DESCRIPTION OF THE TASK => Print the full listing exactly.

==================================================

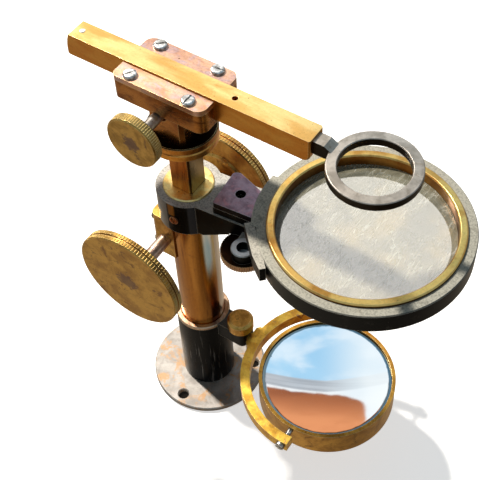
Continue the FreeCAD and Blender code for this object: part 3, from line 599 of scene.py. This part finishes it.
def studio_world():
    """A pale sky above and a warm bench below, brighter to the left where the key stands."""
    world = bpy.data.worlds.new("studio")
    bpy.context.scene.world = world
    world.use_nodes = True
    g = Graph(world.node_tree, "Generated")
    split = g.add("ShaderNodeSeparateXYZ")
    g.feed(split.inputs[0], g.space)
    across, height = split.outputs["X"], split.outputs["Z"]
    to_key = g.add("ShaderNodeVectorMath", operation="DOT_PRODUCT")
    g.feed(to_key.inputs[0], g.space)
    to_key.inputs[1].default_value = KEY_WAY
    clouds = g.add("ShaderNodeTexNoise")
    g.feed(clouds.inputs["Vector"], g.space)
    clouds.inputs["Scale"].default_value = 3.2
    clouds.inputs["Detail"].default_value = 4.0
    clouds.inputs["Distortion"].default_value = 0.4
    white = g.calc("MAXIMUM", g.level(to_key.outputs["Value"], 0.72, 0.97),
                   g.level(clouds.outputs["Fac"], 0.46, 0.66))
    sky = g.mix(white, SKY_BLUE, SKY_WHITE)
    to_shadow = g.add("ShaderNodeVectorMath", operation="DOT_PRODUCT")
    g.feed(to_shadow.inputs[0], g.space)
    to_shadow.inputs[1].default_value = SHADOW_WAY
    dark = g.calc("MAXIMUM", g.level(to_shadow.outputs["Value"], 0.52, 0.59),
                  g.calc("MULTIPLY", g.level(across, 0.05, 0.45), 0.5))
    bench = g.mix(dark, BENCH_LIT, BENCH_DARK)
    side = g.mix(g.level(height, -0.20, 0.05), bench, HORIZON)
    colour = g.mix(g.level(height, 0.02, 0.45), side, sky)
    seen = g.add("ShaderNodeLightPath").outputs["Is Camera Ray"]
    colour = g.mix(seen, colour, BACKDROP)
    scattered = g.add("ShaderNodeLightPath").outputs["Is Diffuse Ray"]
    colour = g.mix(scattered, colour, SCATTERED, "MULTIPLY")
    back = world.node_tree.nodes["Background"]
    g.feed(back.inputs["Color"], colour)
    back.inputs["Strength"].default_value = SKY_STRENGTH


def view_card():
    """The surroundings that the mirror shows: sky, a pale far wall and a warm yard, on one glowing card
    that only shiny faces see. Its x and y are millimetres to the right and upwards on the card."""
    half = CARD_HALF_MM * MM
    mesh = bpy.data.meshes.new("view_card")
    mesh.from_pydata([(-half, -half, 0), (half, -half, 0), (half, half, 0), (-half, half, 0)], [],
                     [(0, 1, 2, 3)])
    card = bpy.data.objects.new("view_card", mesh)
    bpy.context.collection.objects.link(card)
    turn = Matrix((CARD_ASIDE, CARD_ASIDE.cross(CARD_WAY), CARD_WAY)).transposed().to_4x4()
    card.matrix_world = Matrix.Translation(MIRROR + CARD_WAY * CARD_DISTANCE_MM * MM) @ turn
    f = Finish("view_card", metallic=0.0)
    split = f.add("ShaderNodeSeparateXYZ")
    f.feed(split.inputs[0], f.space)
    x = f.calc("MULTIPLY", split.outputs["X"], 1 / MM)
    y = f.calc("MULTIPLY", split.outputs["Y"], 1 / MM)
    cloud = f.noise(11.0, detail=4, seed=3, bend=0.5)
    glare = f.level(x, 2.5, -7.5)
    sky = f.mix(f.calc("MULTIPLY", f.level(cloud, 0.42, 0.68), 0.7), rgb("abd7f4"), rgb("eef8ff"))
    lean = f.calc("MULTIPLY", f.calc("MINIMUM", x, 0.0), 0.35)
    line = f.calc("ADD", y, lean)
    ledge = f.noise(1.1, detail=2, stretch=(12, 1, 1), seed=5)
    wall = f.mix(ledge, rgb("868b93"), rgb("dfe4ea"))
    wall = f.mix(f.level(line, -4.4, -5.2), wall, rgb("f6f8fa"))
    picture = f.mix(f.level(line, -0.2, 0.3), wall, sky)
    picture = f.mix(f.calc("MULTIPLY", glare, 0.85), picture, rgb("f7fdff"))

    # the yard ends in a rounded corner at the left and the top
    u = f.calc("MAXIMUM", f.calc("DIVIDE", f.calc("ADD", x, 1.0), -4.9), 0.0)
    v = f.calc("MAXIMUM", f.calc("DIVIDE", f.calc("ADD", y, 12.0), 6.0), 0.0)
    out = f.calc("POWER", f.calc("ADD", f.calc("MULTIPLY", u, u), f.calc("MULTIPLY", v, v)), 0.5)
    streaky = f.noise(2.0, detail=4, stretch=(1, 4, 1), seed=7)
    out = f.calc("ADD", out, f.calc("MULTIPLY", f.calc("SUBTRACT", streaky, 0.5), 0.35))
    yard = f.mix(f.level(y, -5, -20), rgb("94573c"), rgb("e89a6a"))
    yard = f.mix(f.calc("MULTIPLY", f.level(cloud, 0.40, 0.60), 0.35), yard, rgb("c4794f"))
    picture = f.mix(f.level(out, 1.12, 0.94), picture, yard)
    f.set("Base Color", (0, 0, 0, 1))
    f.set("Specular IOR Level", 0.0)
    f.feed(f.bsdf.inputs["Emission Color"], picture)
    f.set("Emission Strength", CARD_GLOW)
    mesh.materials.append(f.mat)
    for flag in ("visible_camera", "visible_diffuse", "visible_shadow"):
        setattr(card, flag, False)


def key_light():
    """A small square light like a hazy sun, which looks at the middle of the object."""
    light = bpy.data.lights.new("key", "AREA")
    light.shape = "SQUARE"
    light.size = KEY_SIZE
    light.energy = KEY_POWER
    light.color = KEY_COLOUR
    lamp = bpy.data.objects.new("key", light)
    bpy.context.collection.objects.link(lamp)
    middle = (Vector(cad_box[0]) + Vector(cad_box[1])) / 2
    lamp.location = middle + Vector(KEY_WAY).normalized() * KEY_DISTANCE
    lamp.rotation_euler = (lamp.location - middle).to_track_quat("Z", "Y").to_euler()


def camera_view():
    """The camera stands high at the right front and looks down at the pillar and stage."""
    azimuth = math.radians(CAMERA_AZIMUTH)
    elevation = math.radians(CAMERA_ELEVATION)
    roll = math.radians(CAMERA_ROLL)
    back = Vector((math.sin(azimuth) * math.cos(elevation), -math.cos(azimuth) * math.cos(elevation),
                   math.sin(elevation)))
    right = Vector((math.cos(azimuth), math.sin(azimuth), 0))
    up = back.cross(right)
    side = math.cos(roll) * right + math.sin(roll) * up
    top = -math.sin(roll) * right + math.cos(roll) * up
    data = bpy.data.cameras.new("camera")
    data.sensor_width = CAMERA_SENSOR
    data.lens = CAMERA_LENS
    data.clip_start = CAMERA_NEAR
    camera = bpy.data.objects.new("camera", data)
    bpy.context.collection.objects.link(camera)
    turn = Matrix((side, top, back)).transposed().to_4x4()
    camera.matrix_world = Matrix.Translation(CAMERA_TARGET + back * CAMERA_DISTANCE) @ turn
    bpy.context.scene.camera = camera
    bpy.context.scene.view_settings.view_transform = "Standard"


dress_nodes()
pale_floor()
studio_world()
key_light()
view_card()
camera_view()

==================================================

COMPLETED TASK =>
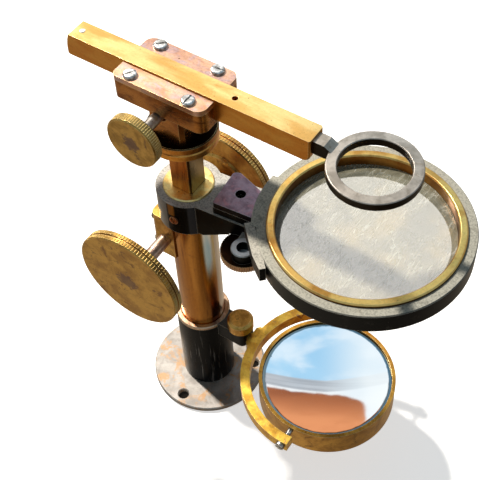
Continue the FreeCAD and Blender code for this object: part 3, from line 599 of scene.py. This part finishes it.
def studio_world():
    """A pale sky above and a warm bench below, brighter to the left where the key stands."""
    world = bpy.data.worlds.new("studio")
    bpy.context.scene.world = world
    world.use_nodes = True
    g = Graph(world.node_tree, "Generated")
    split = g.add("ShaderNodeSeparateXYZ")
    g.feed(split.inputs[0], g.space)
    across, height = split.outputs["X"], split.outputs["Z"]
    to_key = g.add("ShaderNodeVectorMath", operation="DOT_PRODUCT")
    g.feed(to_key.inputs[0], g.space)
    to_key.inputs[1].default_value = KEY_WAY
    clouds = g.add("ShaderNodeTexNoise")
    g.feed(clouds.inputs["Vector"], g.space)
    clouds.inputs["Scale"].default_value = 3.2
    clouds.inputs["Detail"].default_value = 4.0
    clouds.inputs["Distortion"].default_value = 0.4
    white = g.calc("MAXIMUM", g.level(to_key.outputs["Value"], 0.72, 0.97),
                   g.level(clouds.outputs["Fac"], 0.46, 0.66))
    sky = g.mix(white, SKY_BLUE, SKY_WHITE)
    to_shadow = g.add("ShaderNodeVectorMath", operation="DOT_PRODUCT")
    g.feed(to_shadow.inputs[0], g.space)
    to_shadow.inputs[1].default_value = SHADOW_WAY
    dark = g.calc("MAXIMUM", g.level(to_shadow.outputs["Value"], 0.52, 0.59),
                  g.calc("MULTIPLY", g.level(across, 0.05, 0.45), 0.5))
    bench = g.mix(dark, BENCH_LIT, BENCH_DARK)
    side = g.mix(g.level(height, -0.20, 0.05), bench, HORIZON)
    colour = g.mix(g.level(height, 0.02, 0.45), side, sky)
    seen = g.add("ShaderNodeLightPath").outputs["Is Camera Ray"]
    colour = g.mix(seen, colour, BACKDROP)
    scattered = g.add("ShaderNodeLightPath").outputs["Is Diffuse Ray"]
    colour = g.mix(scattered, colour, SCATTERED, "MULTIPLY")
    back = world.node_tree.nodes["Background"]
    g.feed(back.inputs["Color"], colour)
    back.inputs["Strength"].default_value = SKY_STRENGTH


def view_card():
    """The surroundings that the mirror shows: sky, a pale far wall and a warm yard, on one glowing card
    that only shiny faces see. Its x and y are millimetres to the right and upwards on the card."""
    half = CARD_HALF_MM * MM
    mesh = bpy.data.meshes.new("view_card")
    mesh.from_pydata([(-half, -half, 0), (half, -half, 0), (half, half, 0), (-half, half, 0)], [],
                     [(0, 1, 2, 3)])
    card = bpy.data.objects.new("view_card", mesh)
    bpy.context.collection.objects.link(card)
    turn = Matrix((CARD_ASIDE, CARD_ASIDE.cross(CARD_WAY), CARD_WAY)).transposed().to_4x4()
    card.matrix_world = Matrix.Translation(MIRROR + CARD_WAY * CARD_DISTANCE_MM * MM) @ turn
    f = Finish("view_card", metallic=0.0)
    split = f.add("ShaderNodeSeparateXYZ")
    f.feed(split.inputs[0], f.space)
    x = f.calc("MULTIPLY", split.outputs["X"], 1 / MM)
    y = f.calc("MULTIPLY", split.outputs["Y"], 1 / MM)
    cloud = f.noise(11.0, detail=4, seed=3, bend=0.5)
    glare = f.level(x, 2.5, -7.5)
    sky = f.mix(f.calc("MULTIPLY", f.level(cloud, 0.42, 0.68), 0.7), rgb("abd7f4"), rgb("eef8ff"))
    lean = f.calc("MULTIPLY", f.calc("MINIMUM", x, 0.0), 0.35)
    line = f.calc("ADD", y, lean)
    ledge = f.noise(1.1, detail=2, stretch=(12, 1, 1), seed=5)
    wall = f.mix(ledge, rgb("868b93"), rgb("dfe4ea"))
    wall = f.mix(f.level(line, -4.4, -5.2), wall, rgb("f6f8fa"))
    picture = f.mix(f.level(line, -0.2, 0.3), wall, sky)
    picture = f.mix(f.calc("MULTIPLY", glare, 0.85), picture, rgb("f7fdff"))

    # the yard ends in a rounded corner at the left and the top
    u = f.calc("MAXIMUM", f.calc("DIVIDE", f.calc("ADD", x, 1.0), -4.9), 0.0)
    v = f.calc("MAXIMUM", f.calc("DIVIDE", f.calc("ADD", y, 12.0), 6.0), 0.0)
    out = f.calc("POWER", f.calc("ADD", f.calc("MULTIPLY", u, u), f.calc("MULTIPLY", v, v)), 0.5)
    streaky = f.noise(2.0, detail=4, stretch=(1, 4, 1), seed=7)
    out = f.calc("ADD", out, f.calc("MULTIPLY", f.calc("SUBTRACT", streaky, 0.5), 0.35))
    yard = f.mix(f.level(y, -5, -20), rgb("94573c"), rgb("e89a6a"))
    yard = f.mix(f.calc("MULTIPLY", f.level(cloud, 0.40, 0.60), 0.35), yard, rgb("c4794f"))
    picture = f.mix(f.level(out, 1.12, 0.94), picture, yard)
    f.set("Base Color", (0, 0, 0, 1))
    f.set("Specular IOR Level", 0.0)
    f.feed(f.bsdf.inputs["Emission Color"], picture)
    f.set("Emission Strength", CARD_GLOW)
    mesh.materials.append(f.mat)
    for flag in ("visible_camera", "visible_diffuse", "visible_shadow"):
        setattr(card, flag, False)


def key_light():
    """A small square light like a hazy sun, which looks at the middle of the object."""
    light = bpy.data.lights.new("key", "AREA")
    light.shape = "SQUARE"
    light.size = KEY_SIZE
    light.energy = KEY_POWER
    light.color = KEY_COLOUR
    lamp = bpy.data.objects.new("key", light)
    bpy.context.collection.objects.link(lamp)
    middle = (Vector(cad_box[0]) + Vector(cad_box[1])) / 2
    lamp.location = middle + Vector(KEY_WAY).normalized() * KEY_DISTANCE
    lamp.rotation_euler = (lamp.location - middle).to_track_quat("Z", "Y").to_euler()


def camera_view():
    """The camera stands high at the right front and looks down at the pillar and stage."""
    azimuth = math.radians(CAMERA_AZIMUTH)
    elevation = math.radians(CAMERA_ELEVATION)
    roll = math.radians(CAMERA_ROLL)
    back = Vector((math.sin(azimuth) * math.cos(elevation), -math.cos(azimuth) * math.cos(elevation),
                   math.sin(elevation)))
    right = Vector((math.cos(azimuth), math.sin(azimuth), 0))
    up = back.cross(right)
    side = math.cos(roll) * right + math.sin(roll) * up
    top = -math.sin(roll) * right + math.cos(roll) * up
    data = bpy.data.cameras.new("camera")
    data.sensor_width = CAMERA_SENSOR
    data.lens = CAMERA_LENS
    data.clip_start = CAMERA_NEAR
    camera = bpy.data.objects.new("camera", data)
    bpy.context.collection.objects.link(camera)
    turn = Matrix((side, top, back)).transposed().to_4x4()
    camera.matrix_world = Matrix.Translation(CAMERA_TARGET + back * CAMERA_DISTANCE) @ turn
    bpy.context.scene.camera = camera
    bpy.context.scene.view_settings.view_transform = "Standard"


dress_nodes()
pale_floor()
studio_world()
key_light()
view_card()
camera_view()